■ Given data:
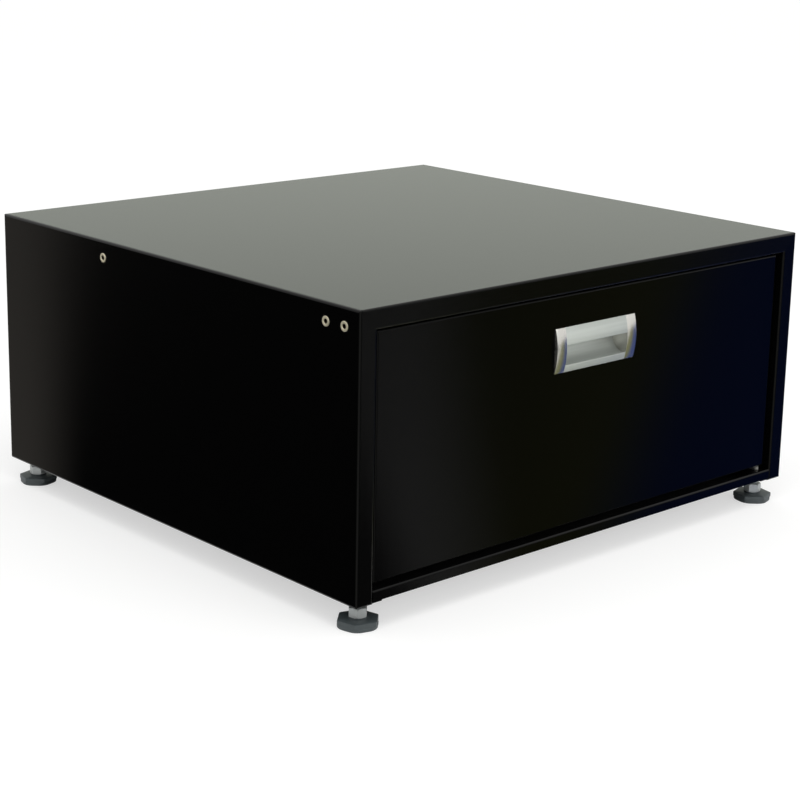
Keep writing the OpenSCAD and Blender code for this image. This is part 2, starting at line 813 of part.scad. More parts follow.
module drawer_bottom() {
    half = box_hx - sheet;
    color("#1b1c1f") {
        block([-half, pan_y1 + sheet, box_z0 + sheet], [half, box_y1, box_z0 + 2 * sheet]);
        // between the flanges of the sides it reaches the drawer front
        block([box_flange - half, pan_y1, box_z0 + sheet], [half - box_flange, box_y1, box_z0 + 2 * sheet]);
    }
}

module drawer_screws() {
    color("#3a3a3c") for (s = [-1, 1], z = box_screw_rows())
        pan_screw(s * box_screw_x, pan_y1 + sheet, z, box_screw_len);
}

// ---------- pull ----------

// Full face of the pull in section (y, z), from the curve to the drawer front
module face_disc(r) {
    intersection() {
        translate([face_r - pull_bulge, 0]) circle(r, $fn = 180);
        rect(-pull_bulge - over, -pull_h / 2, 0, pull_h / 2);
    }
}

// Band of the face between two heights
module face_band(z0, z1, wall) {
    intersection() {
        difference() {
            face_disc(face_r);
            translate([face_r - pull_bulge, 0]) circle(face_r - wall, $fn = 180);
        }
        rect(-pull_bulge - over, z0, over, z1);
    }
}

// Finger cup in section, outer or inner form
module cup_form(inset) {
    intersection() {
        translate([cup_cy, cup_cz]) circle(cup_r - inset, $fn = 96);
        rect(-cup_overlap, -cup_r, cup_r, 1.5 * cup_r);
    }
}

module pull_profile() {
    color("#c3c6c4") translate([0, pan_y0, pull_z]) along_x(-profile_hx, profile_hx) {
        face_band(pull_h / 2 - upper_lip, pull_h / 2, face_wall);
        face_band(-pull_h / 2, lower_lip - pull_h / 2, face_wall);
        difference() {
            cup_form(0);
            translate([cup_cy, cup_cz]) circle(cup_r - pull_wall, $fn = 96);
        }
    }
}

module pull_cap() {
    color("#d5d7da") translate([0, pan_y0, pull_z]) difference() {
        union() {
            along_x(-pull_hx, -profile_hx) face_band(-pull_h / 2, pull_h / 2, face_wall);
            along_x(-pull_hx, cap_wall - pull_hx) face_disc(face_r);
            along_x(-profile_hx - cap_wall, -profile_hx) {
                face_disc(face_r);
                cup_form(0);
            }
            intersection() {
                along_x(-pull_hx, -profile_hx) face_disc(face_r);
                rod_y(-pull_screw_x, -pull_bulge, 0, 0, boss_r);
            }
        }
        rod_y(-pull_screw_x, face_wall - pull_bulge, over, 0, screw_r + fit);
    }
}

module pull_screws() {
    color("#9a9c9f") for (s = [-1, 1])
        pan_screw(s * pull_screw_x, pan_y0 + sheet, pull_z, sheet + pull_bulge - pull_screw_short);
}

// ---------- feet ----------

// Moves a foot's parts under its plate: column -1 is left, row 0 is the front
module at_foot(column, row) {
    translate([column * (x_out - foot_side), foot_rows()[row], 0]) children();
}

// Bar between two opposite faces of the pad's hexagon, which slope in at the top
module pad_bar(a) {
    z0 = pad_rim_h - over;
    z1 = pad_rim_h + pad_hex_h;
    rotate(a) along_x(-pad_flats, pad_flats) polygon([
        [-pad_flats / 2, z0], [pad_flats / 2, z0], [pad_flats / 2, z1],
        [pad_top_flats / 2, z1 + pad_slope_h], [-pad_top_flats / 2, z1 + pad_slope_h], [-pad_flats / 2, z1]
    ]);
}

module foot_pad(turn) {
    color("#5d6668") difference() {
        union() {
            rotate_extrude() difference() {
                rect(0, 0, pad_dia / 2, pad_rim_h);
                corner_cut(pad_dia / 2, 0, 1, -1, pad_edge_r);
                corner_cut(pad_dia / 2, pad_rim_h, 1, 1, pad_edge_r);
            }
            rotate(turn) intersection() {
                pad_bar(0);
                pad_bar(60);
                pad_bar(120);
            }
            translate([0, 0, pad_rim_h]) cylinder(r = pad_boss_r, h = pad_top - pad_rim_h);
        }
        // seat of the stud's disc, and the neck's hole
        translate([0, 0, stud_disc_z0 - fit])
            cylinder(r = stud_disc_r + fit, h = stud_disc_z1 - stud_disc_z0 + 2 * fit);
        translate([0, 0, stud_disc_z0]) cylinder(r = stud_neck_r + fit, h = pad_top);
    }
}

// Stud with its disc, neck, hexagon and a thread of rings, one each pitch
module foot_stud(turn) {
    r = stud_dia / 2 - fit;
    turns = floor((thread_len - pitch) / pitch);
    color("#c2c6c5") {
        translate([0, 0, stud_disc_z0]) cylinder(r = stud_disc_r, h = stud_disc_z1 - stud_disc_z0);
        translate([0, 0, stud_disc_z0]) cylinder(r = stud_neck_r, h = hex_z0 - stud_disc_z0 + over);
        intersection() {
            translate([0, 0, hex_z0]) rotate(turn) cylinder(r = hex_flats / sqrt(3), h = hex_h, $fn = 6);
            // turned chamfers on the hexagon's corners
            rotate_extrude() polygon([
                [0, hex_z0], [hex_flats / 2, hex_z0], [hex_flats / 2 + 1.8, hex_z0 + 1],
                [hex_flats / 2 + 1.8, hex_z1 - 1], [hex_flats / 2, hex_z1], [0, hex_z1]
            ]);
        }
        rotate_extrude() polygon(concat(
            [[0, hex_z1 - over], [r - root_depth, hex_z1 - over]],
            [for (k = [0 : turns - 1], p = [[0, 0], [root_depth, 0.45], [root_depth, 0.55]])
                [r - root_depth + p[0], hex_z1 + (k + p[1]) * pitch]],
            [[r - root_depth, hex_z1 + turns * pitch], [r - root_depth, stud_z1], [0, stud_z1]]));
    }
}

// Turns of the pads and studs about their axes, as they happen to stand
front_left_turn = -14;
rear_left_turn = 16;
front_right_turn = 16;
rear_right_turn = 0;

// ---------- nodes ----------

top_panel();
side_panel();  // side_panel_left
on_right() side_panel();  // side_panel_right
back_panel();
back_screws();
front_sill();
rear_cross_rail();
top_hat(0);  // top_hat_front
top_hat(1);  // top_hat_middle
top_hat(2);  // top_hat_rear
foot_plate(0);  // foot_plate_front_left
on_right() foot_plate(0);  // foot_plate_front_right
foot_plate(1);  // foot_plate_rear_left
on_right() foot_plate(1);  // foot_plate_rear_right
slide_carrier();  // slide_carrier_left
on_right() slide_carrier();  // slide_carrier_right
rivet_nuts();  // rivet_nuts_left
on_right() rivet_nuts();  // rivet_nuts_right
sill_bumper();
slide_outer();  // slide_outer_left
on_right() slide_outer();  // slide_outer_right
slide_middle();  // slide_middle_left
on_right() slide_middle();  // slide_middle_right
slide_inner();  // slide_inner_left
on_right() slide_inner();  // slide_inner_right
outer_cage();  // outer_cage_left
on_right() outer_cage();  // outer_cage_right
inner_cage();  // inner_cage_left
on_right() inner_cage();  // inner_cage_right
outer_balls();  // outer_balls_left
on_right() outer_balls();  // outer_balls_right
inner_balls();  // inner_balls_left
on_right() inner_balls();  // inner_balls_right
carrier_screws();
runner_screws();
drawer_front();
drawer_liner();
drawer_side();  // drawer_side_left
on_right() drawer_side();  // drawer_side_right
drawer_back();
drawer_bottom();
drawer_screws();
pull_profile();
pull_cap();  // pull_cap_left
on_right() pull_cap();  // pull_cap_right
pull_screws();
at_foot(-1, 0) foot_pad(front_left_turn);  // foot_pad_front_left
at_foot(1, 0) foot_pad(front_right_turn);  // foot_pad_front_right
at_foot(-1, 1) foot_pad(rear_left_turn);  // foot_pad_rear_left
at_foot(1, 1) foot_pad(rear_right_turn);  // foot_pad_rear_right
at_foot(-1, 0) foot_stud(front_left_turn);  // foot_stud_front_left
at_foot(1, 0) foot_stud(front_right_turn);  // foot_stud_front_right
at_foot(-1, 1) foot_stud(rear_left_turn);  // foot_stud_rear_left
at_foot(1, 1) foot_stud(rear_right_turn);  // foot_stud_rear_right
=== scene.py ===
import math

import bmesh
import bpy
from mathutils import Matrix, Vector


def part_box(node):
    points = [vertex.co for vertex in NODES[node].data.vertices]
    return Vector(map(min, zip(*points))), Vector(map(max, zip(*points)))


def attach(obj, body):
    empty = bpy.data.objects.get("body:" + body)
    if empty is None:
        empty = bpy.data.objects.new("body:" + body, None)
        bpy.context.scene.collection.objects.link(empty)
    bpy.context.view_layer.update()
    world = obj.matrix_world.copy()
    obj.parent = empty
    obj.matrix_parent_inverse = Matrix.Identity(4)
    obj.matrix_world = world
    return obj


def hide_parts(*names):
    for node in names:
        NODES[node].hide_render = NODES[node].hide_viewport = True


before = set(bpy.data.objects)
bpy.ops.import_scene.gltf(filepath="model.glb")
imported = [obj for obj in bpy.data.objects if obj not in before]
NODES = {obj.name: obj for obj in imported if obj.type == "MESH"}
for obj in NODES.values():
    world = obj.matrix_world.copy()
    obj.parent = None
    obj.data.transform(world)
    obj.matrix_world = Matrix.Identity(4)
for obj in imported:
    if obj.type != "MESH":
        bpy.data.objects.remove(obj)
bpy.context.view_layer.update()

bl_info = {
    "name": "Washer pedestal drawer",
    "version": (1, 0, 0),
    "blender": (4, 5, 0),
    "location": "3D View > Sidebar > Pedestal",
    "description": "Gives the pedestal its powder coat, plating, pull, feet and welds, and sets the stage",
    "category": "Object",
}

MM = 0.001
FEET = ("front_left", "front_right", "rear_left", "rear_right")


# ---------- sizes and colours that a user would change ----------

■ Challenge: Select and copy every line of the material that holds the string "Identity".

■ The solution:
    obj.matrix_parent_inverse = Matrix.Identity(4)
    obj.matrix_world = Matrix.Identity(4)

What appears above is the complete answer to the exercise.